Recently, Harris was skewered in Salon, as he’s been skewered everywhere else — his Ezra Klein interview made his inadequacy obvious, and that weird exchange with Bruce Schneier in which he just waved away the words of an internationally known security expert so he could continue to support racial profiling exposed his racism. This story just sums up everything we already knew.
But over time, Harris withdrew from expressing his opinions through platforms designed to ensure a minimum level of intellectual integrity. He began blogging and then started an enormously popular podcast, his principal medium for the past seven years. He stopped publishing peer-reviewed research papers. He opted not to submit articles to media outlets that imposed some editorial control over what they publish. Instead, he created a small media empire that enabled him to say whatever he wants, whether or not the message is misleading, the claims are factually erroneous, the reasoning is fallacious and so on. In other words, he figured out a way to bypass intellectual accountability — to opine as much as he wants about topics he doesn’t understand without peer-review, editorial oversight or other quality-control measures.
Like Trump, Harris seems wholly uninterested in getting things right.

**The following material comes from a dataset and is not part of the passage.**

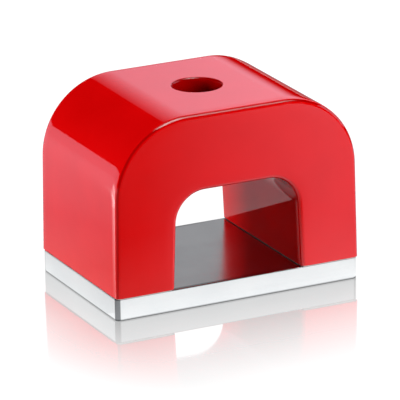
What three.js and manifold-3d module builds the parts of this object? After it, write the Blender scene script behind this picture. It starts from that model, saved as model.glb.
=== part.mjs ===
// Cast Alnico horseshoe magnet with its keeper, in millimetres, +Z up, standing on the keeper.
// The origin is the centre of the keeper's underside; +X runs across the two poles.
//
// Three pieces:
//   keeper_plate    the flat steel bar that closes the magnetic circuit across the two poles
//   magnet_casting  the grey Alnico horseshoe, with ground pole faces and a bore through the crown
//   enamel_coat     the stoved red enamel on the casting, bare at the pole faces

import * as THREE from 'three';
import { mergeVertices } from 'three/addons/utils/BufferGeometryUtils.js';
import Module from 'manifold-3d';

const wasm = await Module();
wasm.setup();

// ---- driving dimensions -------------------------------------------------------------------

const magnet = {
  width: 45,            // across the legs, at the pole faces
  depth: 30,
  height: 29.7,         // pole faces to crown
  flankDraft: 1.12,     // degrees, the outer flanks lean in towards the crown
  shoulderRadius: 13.15,
  edgeRadius: 0.8,      // round along the front and back outline
};

const opening = {
  width: 23.4,          // between the legs, at the pole faces
  height: 16.4,         // pole faces to the underside of the crown
  wallDraft: 2.5,       // degrees, the walls lean in towards the crown
  cornerRadius: 5.3,
};

const bore = {
  radius: 4.1,
  mouthRadius: 0.4,     // round at both mouths
};

const enamel = {
  thickness: 0.2,
  gap: 0.05,            // clearance to the casting, so that the two solids never share a face
  rimHeight: 0.15,      // the enamel stops this far above the ground pole faces
};

const keeper = {
  width: 44.8,
  depth: 29.2,
  thickness: 3.8,
  cornerRadius: 0.8,    // the four upright corners
  edgeBreak: 0.2,       // chamfer round both large faces
};

// ---- facets and overruns of the cutting tools ---------------------------------------------

const arcSteps = 8;     // an outline's arc takes two facets for each of these
const cornerSteps = 2;
const edgeSteps = 3;
const boreSteps = 40;
const mouthSteps = 3;
const overrun = 3;      // how far a cut runs past the face that it opens
const weld = 1e-4;      // corners closer than this are one corner

const rad = THREE.MathUtils.degToRad;

// ---- joining and cutting ------------------------------------------------------------------

function toSolid(geometry) {
  const bare = geometry.clone();
  bare.deleteAttribute('normal');
  bare.deleteAttribute('uv');
  const merged = mergeVertices(bare, weld);
  return new wasm.Manifold(new wasm.Mesh({
    numProp: 3,
    vertProperties: new Float32Array(merged.attributes.position.array),
    triVerts: new Uint32Array(merged.index.array),
  }));
}

function toGeometry(solid) {
  const mesh = solid.getMesh();
  const geometry = new THREE.BufferGeometry();
  geometry.setAttribute('position', new THREE.BufferAttribute(mesh.vertProperties, 3));
  geometry.setIndex(new THREE.BufferAttribute(mesh.triVerts, 1));
  geometry.computeVertexNormals();
  return geometry;
}

// ---- the horseshoe ------------------------------------------------------------------------

// A leg's side: a line through (foot, 0) that leans in by the draft, met by an arc that turns
// it over to a level line at the given height. An inset moves the line and the arc sideways,
// about the same arc centre: positive shrinks the outline, negative widens it.
function legSide(foot, height, radius, draft, inset) {
  const lean = rad(draft);
  const arcHeight = height - radius;
  const arcX = foot - Math.tan(lean) * arcHeight - radius / Math.cos(lean);
  return {
    lean,
    arcX,
    arcHeight,
    arcRadius: radius - inset,
    xAt: (z) => foot - Math.tan(lean) * z - inset / Math.cos(lean),
  };
}

// The outline in x and height, run down past the pole faces so that they can be cut flat.
function horseshoeOutline(inset) {
  const out = legSide(magnet.width / 2, magnet.height, magnet.shoulderRadius,
    magnet.flankDraft, inset);
  const inn = legSide(opening.width / 2, opening.height, opening.cornerRadius,
    opening.wallDraft, -inset);
  const shape = new THREE.Shape();
  shape.absarc(out.arcX, out.arcHeight, out.arcRadius, out.lean, Math.PI / 2, false);
  shape.absarc(-out.arcX, out.arcHeight, out.arcRadius, Math.PI / 2, Math.PI - out.lean, false);
  shape.lineTo(-out.xAt(-overrun), -overrun);
  shape.lineTo(-inn.xAt(-overrun), -overrun);
  shape.absarc(-inn.arcX, inn.arcHeight, inn.arcRadius, Math.PI - inn.lean, Math.PI / 2, true);
  shape.absarc(inn.arcX, inn.arcHeight, inn.arcRadius, Math.PI / 2, inn.lean, true);
  shape.lineTo(inn.xAt(-overrun), -overrun);
  shape.lineTo(out.xAt(-overrun), -overrun);
  shape.closePath();
  return shape;
}

// A turned tool along +Z that bores the crown and rounds both mouths.
function boreCutter(inset) {
  const radius = bore.radius + inset;
  const mouth = bore.mouthRadius - inset;
  const top = magnet.height - inset;
  const bottom = opening.height + inset;
  const profile = [new THREE.Vector2(0, bottom - overrun)];
  const flare = (angle) => radius + mouth * (1 - Math.cos(angle));
  profile.push(new THREE.Vector2(radius + mouth, bottom - overrun));
  for (let i = mouthSteps; i >= 0; i -= 1) {
    const angle = (Math.PI / 2) * (i / mouthSteps);
    profile.push(new THREE.Vector2(flare(angle), bottom + mouth * (1 - Math.sin(angle))));
  }
  for (let i = 0; i <= mouthSteps; i += 1) {
    const angle = (Math.PI / 2) * (i / mouthSteps);
    profile.push(new THREE.Vector2(flare(angle), top - mouth * (1 - Math.sin(angle))));
  }
  profile.push(new THREE.Vector2(radius + mouth, top + overrun));
  profile.push(new THREE.Vector2(0, top + overrun));
  const turned = new THREE.LatheGeometry(profile, boreSteps);
  turned.rotateX(Math.PI / 2);
  return toSolid(turned);
}

// The horseshoe with its bore and rounded outline, every surface moved in by the inset. Its
// legs still run below the pole faces, which are at height 0.
function horseshoe(inset) {
  const edge = magnet.edgeRadius - inset;
  const body = new THREE.ExtrudeGeometry(horseshoeOutline(inset), {
    depth: magnet.depth - 2 * inset - 2 * edge,
    curveSegments: arcSteps,
    bevelEnabled: true,
    bevelThickness: edge,
    bevelSize: edge,
    bevelOffset: -edge,
    bevelSegments: edgeSteps,
  });
  body.translate(0, 0, edge + inset - magnet.depth / 2);
  body.rotateX(Math.PI / 2);
  return toSolid(body).subtract(boreCutter(inset));
}

// Everything below the given height, for cutting the legs off flat.
function below(height) {
  const box = new THREE.BoxGeometry(2 * magnet.width, 2 * magnet.depth, 2 * overrun);
  box.translate(0, 0, height - overrun);
  return toSolid(box);
}

// ---- the pieces ---------------------------------------------------------------------------

function makeKeeperPlate() {
  const x = keeper.width / 2;
  const y = keeper.depth / 2;
  const r = keeper.cornerRadius;
  const outline = new THREE.Shape();
  outline.absarc(x - r, y - r, r, 0, Math.PI / 2, false);
  outline.absarc(r - x, y - r, r, Math.PI / 2, Math.PI, false);
  outline.absarc(r - x, r - y, r, Math.PI, 1.5 * Math.PI, false);
  outline.absarc(x - r, r - y, r, 1.5 * Math.PI, 2 * Math.PI, false);
  outline.closePath();
  const geometry = new THREE.ExtrudeGeometry(outline, {
    depth: keeper.thickness - 2 * keeper.edgeBreak,
    curveSegments: cornerSteps,
    bevelEnabled: true,
    bevelThickness: keeper.edgeBreak,
    bevelSize: keeper.edgeBreak,
    bevelOffset: -keeper.edgeBreak,
    bevelSegments: 1,
  });
  geometry.translate(0, 0, keeper.edgeBreak);
  const material = new THREE.MeshStandardMaterial({ color: 0xdfe3e6, roughness: 0.22, metalness: 1 });
  const mesh = new THREE.Mesh(geometry, material);
  mesh.name = 'keeper_plate';
  return mesh;
}

function makeMagnetCasting() {
  const solid = horseshoe(enamel.thickness + enamel.gap).subtract(below(0));
  const material = new THREE.MeshStandardMaterial({ color: 0x8d8c89, roughness: 0.38, metalness: 1 });
  const mesh = new THREE.Mesh(toGeometry(solid), material);
  mesh.name = 'magnet_casting';
  return mesh;
}

function makeEnamelCoat() {
  const shell = horseshoe(0).subtract(horseshoe(enamel.thickness));
  const solid = shell.subtract(below(enamel.rimHeight));
  const material = new THREE.MeshStandardMaterial({ color: 0xc80509, roughness: 0.08, metalness: 0 });
  const mesh = new THREE.Mesh(toGeometry(solid), material);
  mesh.name = 'enamel_coat';
  return mesh;
}

// ---- assembly -----------------------------------------------------------------------------

const coatedMagnet = new THREE.Group();
coatedMagnet.add(makeMagnetCasting(), makeEnamelCoat());
coatedMagnet.position.z = keeper.thickness;

const model = new THREE.Group();
model.add(makeKeeperPlate(), coatedMagnet);

export default model;
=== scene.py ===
"""Cast Alnico horseshoe magnet in glossy red enamel, standing on its plated keeper.

Every length is in millimetres until an object is made, which is in metres like the frame.
"""

import math

import bmesh
import bpy
from mathutils import Matrix, Vector
from mathutils.geometry import tessellate_polygon


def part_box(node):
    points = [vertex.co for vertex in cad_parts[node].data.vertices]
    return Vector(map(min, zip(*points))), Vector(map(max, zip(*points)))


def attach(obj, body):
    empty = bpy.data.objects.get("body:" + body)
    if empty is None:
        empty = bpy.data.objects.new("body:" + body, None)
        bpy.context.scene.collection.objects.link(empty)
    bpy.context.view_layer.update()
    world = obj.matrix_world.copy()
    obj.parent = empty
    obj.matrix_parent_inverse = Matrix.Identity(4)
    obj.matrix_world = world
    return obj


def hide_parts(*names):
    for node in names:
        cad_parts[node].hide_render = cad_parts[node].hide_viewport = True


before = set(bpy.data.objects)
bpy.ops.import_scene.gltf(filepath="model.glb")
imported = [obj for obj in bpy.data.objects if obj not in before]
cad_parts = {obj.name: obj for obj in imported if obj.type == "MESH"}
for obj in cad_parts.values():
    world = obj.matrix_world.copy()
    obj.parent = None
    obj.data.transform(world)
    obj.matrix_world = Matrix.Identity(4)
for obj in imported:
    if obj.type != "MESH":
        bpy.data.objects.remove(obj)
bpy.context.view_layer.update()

MM = 0.001
WHITE = (1, 1, 1, 1)

# ---- sizes: the outer ones from the frame, the rest are the horseshoe's own ----------------

coat_low, coat_high = (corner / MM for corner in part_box("enamel_coat"))
cast_low, cast_high = (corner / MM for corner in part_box("magnet_casting"))
plate_low, plate_high = (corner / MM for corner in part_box("keeper_plate"))

POLE_Z = cast_low.z                          # the pole faces, on the keeper
WIDTH = 45.0                                 # at the pole faces; the draft takes it in above
DEPTH = coat_high.y - coat_low.y
HEIGHT = coat_high.z - POLE_Z
FLANK_DRAFT = math.radians(1.12)
SHOULDER_RADIUS = 13.15
EDGE_RADIUS = 0.8
SOFT_REACH = 1.6                             # each edge starts to bend this far before its round
SOFT_TURN = math.radians(4.0)                # and has turned this much where the round starts

WINDOW_WIDTH = 23.4
WINDOW_HEIGHT = 16.4
WALL_DRAFT = math.radians(2.5)
WINDOW_RADIUS = 5.3

BORE_RADIUS = 4.1
MOUTH_RADIUS = 0.4

ENAMEL = 0.2                                 # coat thickness
CASTING_INSET = (coat_high.z - cast_high.z)  # coat and its clearance
RIM_HEIGHT = coat_low.z - POLE_Z             # the enamel stops short of the ground pole faces
BEAD_DROP = 0.06                             # the round end of the coat above the pole faces
POLE_EDGE = 0.06                             # break on the ground pole faces' edges

KEEPER_CORNER = 0.8
KEEPER_EDGE = 0.2

SHOULDER_STEPS = 48
WINDOW_STEPS = 24
EDGE_STEPS = 8
SOFT_STEPS = 3
BEAD_STEPS = 6
BORE_STEPS = 96


# ---- mesh building -------------------------------------------------------------------------

class Skin:
    """Faces over shared corners. A corner is a point, its exact normal and its edge mask."""

    def __init__(self):
        self.points = []
        self.normals = []
        self.edges = []
        self.faces = []
        self.known = {}

    def corner(self, point, normal, edge=0.0):
        key = tuple(round(c, 4) + 0.0 for c in point)
        if key not in self.known:
            self.known[key] = len(self.points)
            self.points.append(Vector(point))
            self.normals.append(Vector(normal).normalized())
            self.edges.append(edge)
        return self.known[key]

    def face(self, corners):
        ring = [c for i, c in enumerate(corners) if c != corners[i - 1]]
        if len(ring) > 2:
            self.faces.append(ring)

    def strip(self, rows, closed=False):
        """Quads between rows of corners. Each row is a list of (point, normal, edge)."""
        ids = [[self.corner(*c) for c in row] for row in rows]
        for low, high in zip(ids, ids[1:]):
            last = len(low) if closed else len(low) - 1
            for i in range(last):
                j = (i + 1) % len(low)
                self.face([low[i], low[j], high[j], high[i]])

    def flat(self, loops, normal):
        """Fills the area between closed loops of points in one plane."""
        points = [p for loop in loops for p in loop]
        ids = [self.corner(p, normal) for p in points]
        for a, b, c in tessellate_polygon([[Vector(p) for p in loop] for loop in loops]):
            self.face([ids[a], ids[b], ids[c]])

    def add(self, other, inside_out=False):
        """Takes in another skin's faces, turned to face the other way if it lines this one."""
        sign = -1 if inside_out else 1
        corners = zip(other.points, other.normals, other.edges)
        ids = [self.corner(p, sign * n, e) for p, n, e in corners]
        for f in other.faces:
            self.face([ids[i] for i in f])

    def make(self, name, material, lift=0.0):
        """A mesh object that faces outwards, raised by the lift, with its edge mask."""
        mesh = bpy.data.meshes.new(name)
        points = [(p + Vector((0, 0, lift))) * MM for p in self.points]
        mesh.from_pydata(points, [], self.faces)
        for polygon in mesh.polygons:
            aim = sum((self.normals[i] for i in polygon.vertices), Vector())
            if polygon.normal.dot(aim) < 0:
                polygon.flip()
        mesh.update()
        mesh.shade_smooth()
        mesh.normals_split_custom_set_from_vertices(self.normals)
        mask = mesh.attributes.new("edge", "FLOAT", "POINT")
        mask.data.foreach_set("value", self.edges)
        mesh.materials.append(material)
        piece = bpy.data.objects.new(name, mesh)
        bpy.context.scene.collection.objects.link(piece)
        return piece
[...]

He claims to care about intellectual honesty and good scholarship, yet he consistently spouts misinformation on his podcast that could easily be corrected if only he were to engage — sincerely, and in good faith — those who disagree with him (very often actual experts on the topics of racism, feminism, social justice and so on). Indeed, so far as I can tell, Harris has become one of the greatest sources of misinformation on social justice issues in the United States today. His contribution to scientific racism — his boosting the visibility of claims like Black people are almost certainly dumber than white people for genetic reasons — will no doubt be one of his greatest, and darkest, legacies.
There’s good news and bad news here, though. The bad news is that yes, he’s a terrible, shallow person with a large audience — he’s sharing a niche with Joe Rogan — who promotes bad information. The good news is that over the years he has retreated into his own personal safe space, a hug box for racists.
Years ago when we were both on the atheist conference circuit (on different tiers, he was the high-priced speaker who demanded a security detail, I was the guy who was happy to be there and didn’t charge a fee), he was annoyingly ubiquitous. You couldn’t escape him. He was at every con, he was in every atheist magazine, I’d turn around and there he’d be with a big guy in a dark suit and sunglasses, glowering.
But now he’s got his podcast and a dedicated fan base, and I haven’t seen him or read anything by him in ages. You have to make an effort to find him and listen to his words, and I don’t, so that’s nice. I picture him as an unpleasant cyst that has become encapsulated in fibrous connective tissue, still there and it still hurts when you poke at it, but at least it’s not oozing pus all over everything else anymore. We should probably get it removed surgically some day.
Oh, jeez, remember when every time you pointed out some racist, stupid thing Harris said, there’d be some slimy fan boy showing up in the comments to complain that you’d taken him out of context? Let’s hope those days are over.